A better way to recolor highway shields to match your map style
By: Alex Parlato
We’re building an editor to help customize our highway shield and rail icons. While similar to our icon editor for the Maki icon set, which focuses on different points of interest, this new editor will allow cartographers to customize icons for navigation and transit. Until now, access to these icons required pulling them from a download of one of our core styles and recoloring manually in a code editor or graphics program. The Map Icon Editor simplifies this workflow dramatically.
The editor will launch next month with 194 icons custom drawn by the cartography team. They are currently used in our core styles and match the data in our Mapbox Streets vector tiles. All of the icons are localized, for example, an icon image for the London Underground looks like the actual signage you would see in that region.
If you want early access to the Map Icon Editor tweet us, @mapbox.
How to create custom-colored icons in the Map Icon Editor:
- Start with all of our highway shield and rail icons or select to import just the highway shields or rail icons
- Use the UI to recolor icons; it updates in real-time
- Download icons organized into folders — You can then add them to your style in Studio
One of the advantages of the editor is it lets you see all the icons at once as you work. The color choices you make are applied to all icons as opposed to the high potential for error in the previous workflow. You can now avoid a situation where a replace all on a hexcode for 200 icon files misses an icon because a character was off. Batch editing with a visual interface that updates in real-time makes this far less tedious.
You’ll also notice we used a limited palette for these icons; this is for consistency. It’s important that, for example, the red we choose works well for both U.S. interstate highway shields as well as red shields in Switzerland and elsewhere.
The challenge of recoloring highway shield and rail icons
The highway shield editor shares a lot with the Maki icon editor, both conceptually and technically, allowing us to think about bringing these two together in the future. There are some key differences however. For example, most of our maki icons are a single (compound) path of a single color with an optional stroke and background. Highway shields are made of multiple different colored paths and need to be accurate with real world colors, not just those on a map. Because of this, the tools in the editor are organized by color for now.
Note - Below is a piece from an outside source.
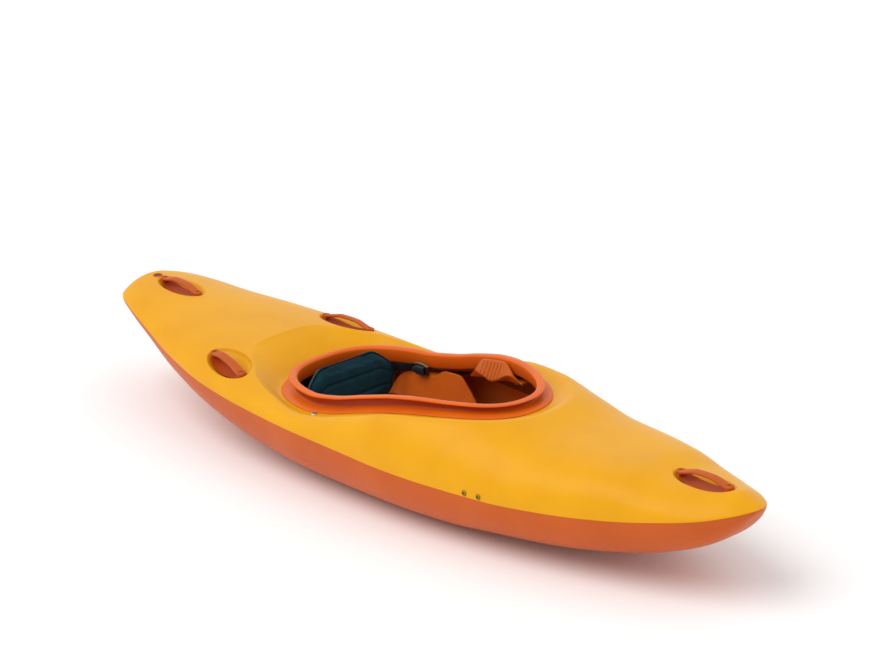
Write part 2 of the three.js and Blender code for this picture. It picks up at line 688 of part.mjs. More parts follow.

We want to balance keeping our source icon files structured for easy editing with making sure the final SVG files have the necessary complexity. This requires that we allow the SVG files to maintain multiple levels of structure by being transformed into a format that works best for editing in the Map Icon Editor, and then we convert them back to an SVG with the same levels of structure.
Long term road map for the Map Icon Editor
We are working on creating options to allow for scaling of icons and possibly stretching our shields as well.
In addition, we are rethinking the set of tools needed to edit icons within the editor. This will allow for more flexibility and custom icon uploads that fit our guidelines. In the long term, we hope to combine the Map Icon Editor with the Maki Icon Editor and incorporate these directly into Studio. The vision for Studio is for it to be the all-inclusive map design tool.